:: Instructions to follow ::
Transcribe only part of the material below: the lines from the one containing "place(slider()), STEEL, 0.3, 1);" through the one containing "from mathutils import Matrix, Vector, noise", inclusive, exactly as written.
★ ★ ★
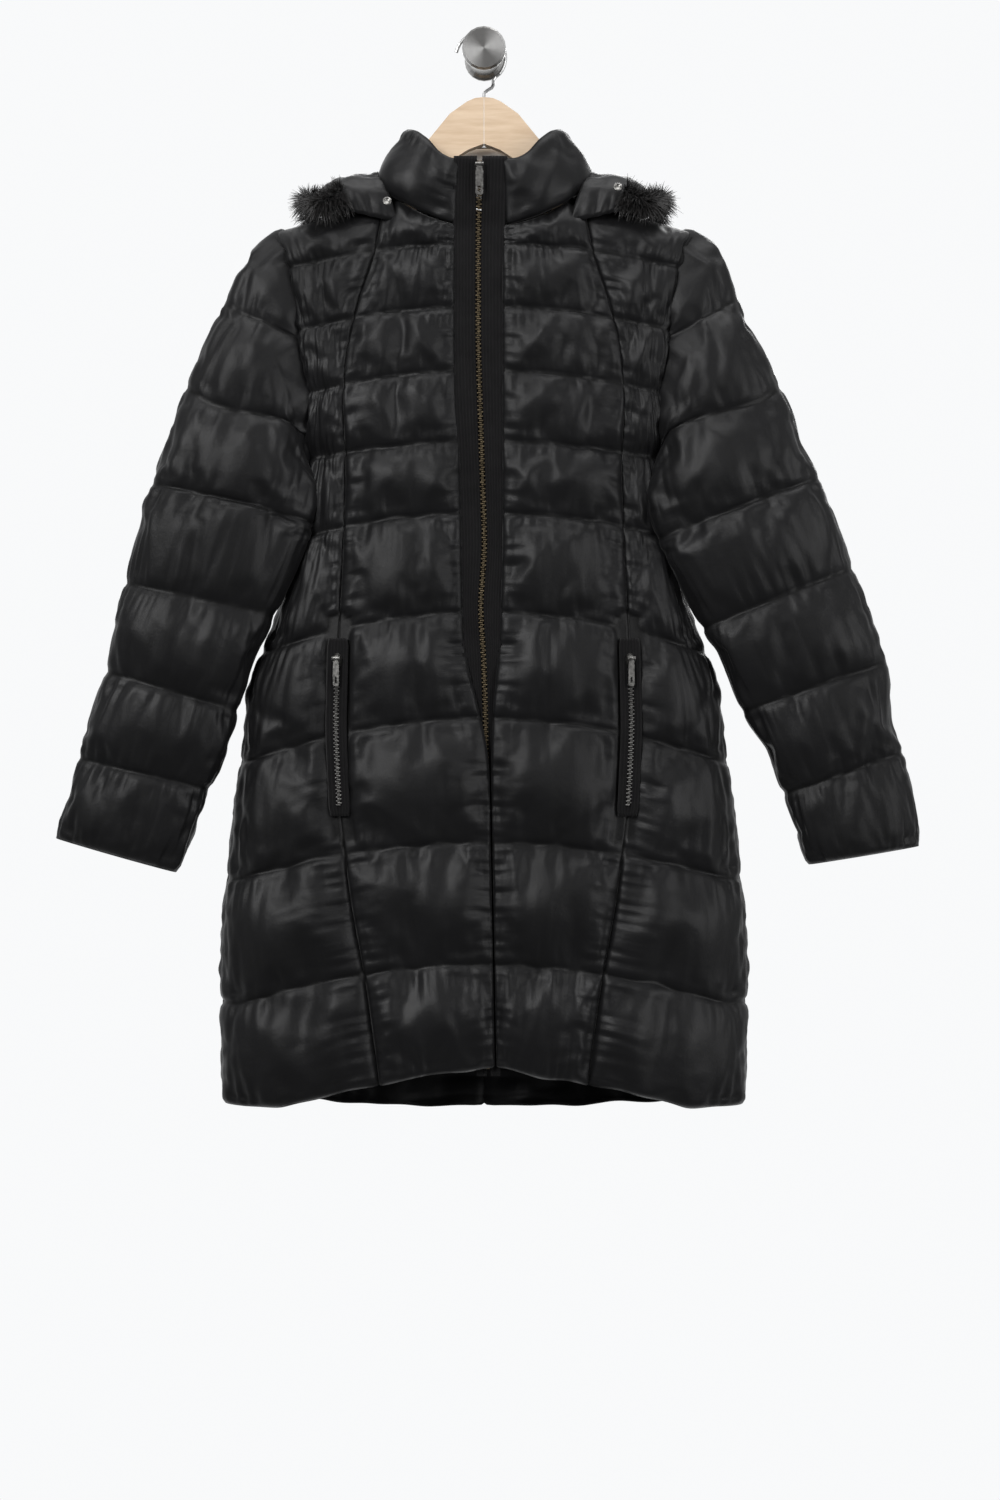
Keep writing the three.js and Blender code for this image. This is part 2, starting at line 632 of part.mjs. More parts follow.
// Hood, hanging empty behind the shoulders
const HOOD = { top: -172, low: -352, half: 128, inner: -30.5, cloth: 4, puff: 12, rows: 16, columns: 12 };
function hood() {
  const inner = [];
  const outer = [];
  for (let r = 0; r <= HOOD.rows; r++) {
    const t = r / HOOD.rows;
    const z = mix(HOOD.top, HOOD.low, t);
    const half = HOOD.half * (1 - 0.97 * t ** 3) ** (1 / 3) * mix(0.86, 1, clamp01(4 * t));
    inner.push([]);
    outer.push([]);
    for (let c = 0; c <= HOOD.columns; c++) {
      const s = (2 * c) / HOOD.columns - 1;
      const puff = swell((s + 1) / 2) * swell(t * 0.94 + 0.03) * (0.6 + 0.4 * swell((t * 3) % 1));
      inner[r].push(vec(half * s, HOOD.inner, z));
      outer[r].push(vec(half * s, HOOD.inner + HOOD.cloth + HOOD.puff * puff, z));
    }
  }
  return wall(inner, outer);
}

// The hood's front corners come over the shoulders and lie beside the collar
const CORNER = {
  near: 85, nearTop: 104, far: 150, lowNear: -181, lowFar: -162, back: -186, rise: 24, thick: 5, puff: 8,
};
function hoodCorner(sign) {
  const rows = 8;
  const columns = 5;
  const inner = [];
  const outer = [];
  for (let r = 0; r <= rows; r++) {
    const angle = (Math.PI * r) / rows;
    inner.push([]);
    outer.push([]);
    for (let c = 0; c <= columns; c++) {
      const t = c / columns;
      const x = mix(mix(CORNER.near, CORNER.nearTop, Math.sin(angle)), CORNER.far, t);
      const low = r < rows / 2 ? mix(CORNER.lowNear, CORNER.lowFar, t) : CORNER.back;
      const puff = CORNER.thick + CORNER.puff * swell(0.1 + 0.8 * t) * swell(0.06 + (0.88 * r) / rows);
      const point = (out) => vec(
        sign * x,
        MID_Y - Math.cos(angle) * ((r < rows / 2 ? 27 : 25) + out),
        low + Math.sin(angle) ** 0.8 * (ridge(x) + CORNER.rise - 5 - low + out),
      );
      inner[r].push(point(0));
      outer[r].push(point(puff));
    }
  }
  return wall(inner, outer);
}

// Fur on the rim of the hood, from one corner round the hood to the other
const FUR = { radius: 14 };
function furTrim() {
  const half = [
    vec(148, -94, -152),
    vec(166, -88, -154),
    vec(175, -62, -146),
    vec(175, -34, -154),
    vec(168, -19, -190),
    vec(156, -17, -250),
    vec(140, -17, -310),
    vec(100, -17, -356),
    vec(50, -17, -372),
  ];
  const points = [...half, vec(0, -17, -376), ...half.map((p) => vec(-p.x, p.y, p.z)).reverse()];
  const path = new THREE.CatmullRomCurve3(points);
  const shape = new THREE.Shape();
  shape.absellipse(0, 0, FUR.radius, FUR.radius, 0, 2 * Math.PI);
  return new THREE.ExtrudeGeometry(shape, {
    steps: 32, extrudePath: path, curveSegments: 3, bevelEnabled: false,
  });
}

// Wooden hanger: two flat arms that meet in the middle
const WOOD_HALF = 7;
function restHeight(x) {
  let z = ridge(x);
  while (innerDepth(x, z, "back") < WOOD_HALF + 0.45) z -= 0.2;
  return z;
}
const ARM_TIP_X = 178;
function hangerArm(sign) {
  const top = [[0.2, -50.5], [9, -51.5], [17, -55], [34, -67], [57, -95], [70, -128], [80, -156]];
  for (let x = 104; x <= ARM_TIP_X; x += 15) top.push([x, restHeight(x)]);
  const low = [[172, -214], [140, -212], [104, -200], [84, -184], [60, -150], [36, -116], [16, -103], [0.2, -97]];
  const shape = new THREE.Shape([...top, ...low].map(([x, z]) => new THREE.Vector2(sign * x, z)));
  return new THREE.ExtrudeGeometry(shape, { depth: 2 * WOOD_HALF, bevelEnabled: false })
    .rotateX(Math.PI / 2).translate(0, MID_Y + WOOD_HALF, 0);
}

// Steel hook: straight up out of the wood, then round over the knob's neck
const HOOK = { wire: 1.75, y: -46, x: -3.5, z: -6.5, radius: 25, from: -58, to: 168 };
function hangerHook() {
  const points = [vec(0, MID_Y, -50), vec(0, MID_Y, -46), vec(3, -56, -42), vec(9, -49, -36)];
  const steps = 12;
  for (let i = 0; i <= steps; i++) {
    const angle = THREE.MathUtils.degToRad(mix(HOOK.from, HOOK.to, i / steps));
    points.push(vec(HOOK.x + HOOK.radius * Math.cos(angle), HOOK.y, HOOK.z + HOOK.radius * Math.sin(angle)));
  }
  const shape = new THREE.Shape();
  shape.absarc(0, 0, HOOK.wire, 0, 2 * Math.PI);
  return new THREE.ExtrudeGeometry(shape, {
    steps: 27, extrudePath: new THREE.CatmullRomCurve3(points), curveSegments: 4, bevelEnabled: false,
  });
}

// Wall knob: base on the wall, neck that the hook sits on, round front disc
const KNOB = { base: 20, neck: 15.5, disc: 22, project: 62 };
function wallKnob() {
  const { base, neck, disc, project } = KNOB;
  const profile = [
    [0, 0], [base, 0], [base, 3], [base - 2, 5], [neck, 7], [neck, project - 10],
    [disc - 1.5, project - 8], [disc, project - 6], [disc, project - 2], [disc - 2, project], [0, project],
  ].map(([r, y]) => new THREE.Vector2(r, y));
  return new THREE.LatheGeometry(profile, 20).rotateX(Math.PI);
}

// Assembly
const group = new THREE.Group();
function add(name, geometry, colour, roughness = 0.6, metalness = 0) {
  const material = new THREE.MeshStandardMaterial({ color: colour, roughness, metalness });
  const mesh = new THREE.Mesh(geometry, material);
  mesh.name = name;
  group.add(mesh);
  return mesh;
}

const SHELL = 0x2b2b2d;
const TAPE = 0x1e1d1f;
const STEEL = 0x9a9a98;
const BRASS = 0x6b5a3a;
const WOOD = 0xdcc8b0;
const FUR_DARK = 0x141313;
const SATIN = 0x8f8a84;
for (const [name, sign] of [["left", -1], ["right", 1]]) {
  add("front_centre_" + name, frontCentre(sign), SHELL);
  add("front_side_" + name, frontSide(sign), SHELL);
  add("back_" + name, backHalf(sign), SHELL);
}
const named = (name) => group.getObjectByName(name).geometry;
const shoulders = (name) => ["front_centre_", "front_side_", "back_"].map((part) => named(part + name));
add("sleeve_left", clearOf(sleeve(SLEEVE_LEFT, SLEEVE_LEFT_SEAMS), named("front_side_left"), named("back_left")),
  SHELL);
add("sleeve_right",
  clearOf(sleeve(SLEEVE_RIGHT, SLEEVE_RIGHT_SEAMS), named("front_side_right"), named("back_right")), SHELL);
for (const [name, sign] of [["left", -1], ["right", 1]]) add("zip_band_" + name, zipBand(sign), TAPE, 0.9);
add("collar", clearOf(collar(), ...["front_centre_left", "front_centre_right", "back_left", "back_right",
  "zip_band_left", "zip_band_right"].map(named)), SHELL);
add("neck_patch", neckPatch(), SATIN, 0.45);
add("hood", clearOf(hood(), named("back_left"), named("back_right")), SHELL);
for (const [name, sign] of [["left", -1], ["right", 1]]) {
  add("hood_corner_" + name,
    clearOf(hoodCorner(sign), ...shoulders(name), named("collar"), named("hood"), named("sleeve_" + name)), SHELL);
}
add("fur_trim", clearOf(furTrim(), ...["front_side_left", "front_side_right", "back_left", "back_right", "hood",
  "sleeve_left", "sleeve_right", "hood_corner_left", "hood_corner_right"].map(named)), FUR_DARK, 0.95);
add("zip_chain", zipChain(), BRASS, 0.4, 0.9);
add("hanger_arm_left", clearOf(hangerArm(-1), ...shoulders("left")), WOOD, 0.55);
add("hanger_arm_right", clearOf(hangerArm(1), ...shoulders("right")), WOOD, 0.55);
add("hanger_hook", hangerHook(), STEEL, 0.25, 1);
add("wall_knob", wallKnob(), STEEL, 0.3, 1);

// Each zip's slider stands on its chain, and the pull hangs from the slider's pin
const SLIDERS = [
  { name: "zip", width: 7.5, length: 30, at: zipPoint(zipMiddle(-127), -127, BAND + 0.5), turn: 0 },
  { name: "pocket_left", width: 6, length: 27 },
  { name: "pocket_right", width: 6, length: 27 },
];
for (const [name, sign] of [["left", -1], ["right", 1]]) {
  const row = SLIDERS.find((s) => s.name === "pocket_" + name);
  const x = sign * princessX(POCKET_SLIDER_Z);
  row.at = bodyPoint(x, POCKET_SLIDER_Z, "front", POCKET.over + 0.6);
  const out = bodyPoint(x, POCKET_SLIDER_Z, "front", 1).sub(bodyPoint(x, POCKET_SLIDER_Z, "front", 0));
  row.turn = Math.atan2(out.x, -out.y);
  add("pocket_tape_" + name,
    pocketStrip(sign, POCKET.tapeHalf, POCKET_TOP_Z, POCKET_LOW_Z, POCKET.under, POCKET.over), TAPE, 0.9);
  add("pocket_chain_" + name,
    pocketStrip(sign, POCKET.chainHalf, POCKET_SLIDER_Z - 9, POCKET_LOW_Z + 10, POCKET.over + 0.3, POCKET.chain),
    STEEL, 0.4, 0.9);
}
for (const { name, width, length, at, turn } of SLIDERS) {
  const place = (geometry) => geometry.rotateZ(turn).translate(at.x, at.y, at.z);
  add(name + "_slider", place(slider()), STEEL, 0.3, 1);
  add(name + "_pull", place(pullTab(width, length)), STEEL, 0.3, 1);
}

export default group;
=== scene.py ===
# %% [markdown]
# A long puffer coat hangs on a wooden hanger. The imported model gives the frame: where every piece
# is and how big it is. This lesson dresses it. Each quilted panel is made again as a fine sheet,
# pinned along its quilt seams and blown up by cloth simulation, because the small gathers beside
# a seam come from cloth that has too much width for its length, and that is hard to draw by hand.

# %% Frame
import json
import math
import bmesh
import bpy
import numpy as np
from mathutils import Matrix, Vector, noise

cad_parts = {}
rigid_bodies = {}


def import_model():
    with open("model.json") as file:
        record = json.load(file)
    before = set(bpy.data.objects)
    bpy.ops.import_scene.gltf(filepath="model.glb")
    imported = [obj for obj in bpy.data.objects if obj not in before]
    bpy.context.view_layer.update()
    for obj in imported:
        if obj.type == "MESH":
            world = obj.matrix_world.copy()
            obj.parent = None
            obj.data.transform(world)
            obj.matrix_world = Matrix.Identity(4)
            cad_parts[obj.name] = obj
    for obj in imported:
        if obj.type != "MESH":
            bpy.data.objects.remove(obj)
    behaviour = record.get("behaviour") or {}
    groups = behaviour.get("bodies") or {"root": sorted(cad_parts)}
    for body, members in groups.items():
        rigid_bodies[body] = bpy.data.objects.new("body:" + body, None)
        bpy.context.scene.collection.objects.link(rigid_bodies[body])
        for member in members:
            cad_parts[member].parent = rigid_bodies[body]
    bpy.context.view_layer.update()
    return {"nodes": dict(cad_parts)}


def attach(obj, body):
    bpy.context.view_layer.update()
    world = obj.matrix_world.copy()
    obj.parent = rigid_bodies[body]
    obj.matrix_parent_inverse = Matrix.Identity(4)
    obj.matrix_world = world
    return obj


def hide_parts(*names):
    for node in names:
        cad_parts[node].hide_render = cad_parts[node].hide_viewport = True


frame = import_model()
MM = 0.001
print("nodes:", len(frame["nodes"]))

# %% [markdown]
# The coat's sizes come first, in millimetres, in tables with a row for each height. The origin is
# at the wall, behind the knob, so heights are negative and the front of the coat has a low y.

# %% Sizes
MID_Y = -60
CLOTH = 3
SEAM = 0.25
ROUND = 2.6
SHOULDER_FALL = 0.3
NECK_X = 90
NECK_SIDE_Z = -150
NECK_BACK_Z = -158
NECK_FRONT_Z = -184
SHOULDER_CURVE = 46
ARMHOLE_TOP_Z = -183
ARMHOLE_LOW_Z = -404
ARMHOLE_DEPTH = 30
HEM_BACK_Z = -1062
HEM_CENTRE_Z = -1014
HEM_SIDE_Z = -1054
POCKET_TOP_Z = -592
POCKET_LOW_Z = -767
POCKET_FLAT = 13
PLAIN_END = 28
# height, half width at the seams, depth to the front and to the back
BODY = [
    (-140, 222, 30, 17), (-183, 208, 34, 18), (-207, 194, 36, 17), (-232, 186, 38, 16),
    (-262, 180, 38, 14), (-292, 177, 40, 14), (-322, 173, 41, 14), (-352, 170, 42, 15),
    (-404, 172, 42, 17), (-420, 172, 42, 18), (-432, 171, 42, 20), (-452, 170, 42, 22),
    (-464, 171, 42, 24), (-478, 174, 43, 26), (-502, 180, 44, 28), (-550, 194, 46, 31),
    (-580, 205, 48, 32), (-607, 216, 49, 33), (-640, 226, 51, 34), (-722, 237, 54, 34),
    (-802, 247, 57, 34), (-882, 254, 60, 34), (-937, 255, 62, 34), (-987, 253, 63, 34),
    (-1070, 254, 64, 34),
]
HALF, FRONT, BACK = 1, 2, 3
# height, distance of the shoulder-princess seam from the middle
PRINCESS = [
    (-140, 97), (-167, 100), (-214, 108), (-252, 122), (-300, 134), (-352, 139), (-422, 136),
    (-512, 139), (-592, 143), (-682, 145), (-767, 141), (-852, 130), (-932, 115), (-997, 106),
    (-1060, 98),
]
# height, middle of the zip, left and right edge of its bands
ZIP_LINE = [
    (-110, -4, -27, 21), (-202, -5.5, -28, 18), (-300, -5.5, -28, 18), (-352, -4, -27, 18),
    (-413, -2, -23, 18), (-502, 1, -21, 18), (-562, -3.5, -20, 16), (-612, 0, -18, 14),
    (-682, 2, -13, 13), (-752, 2, -8, 12), (-852, 4, -5, 13), (-1060, 5, -4, 14),
]
MIDDLE = 1
BAND_EDGE = {-1: 2, 1: 3}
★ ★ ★
:: Solved problem ::
  add(name + "_slider", place(slider()), STEEL, 0.3, 1);
  add(name + "_pull", place(pullTab(width, length)), STEEL, 0.3, 1);
}

export default group;
=== scene.py ===
# %% [markdown]
# A long puffer coat hangs on a wooden hanger. The imported model gives the frame: where every piece
# is and how big it is. This lesson dresses it. Each quilted panel is made again as a fine sheet,
# pinned along its quilt seams and blown up by cloth simulation, because the small gathers beside
# a seam come from cloth that has too much width for its length, and that is hard to draw by hand.

# %% Frame
import json
import math
import bmesh
import bpy
import numpy as np
from mathutils import Matrix, Vector, noise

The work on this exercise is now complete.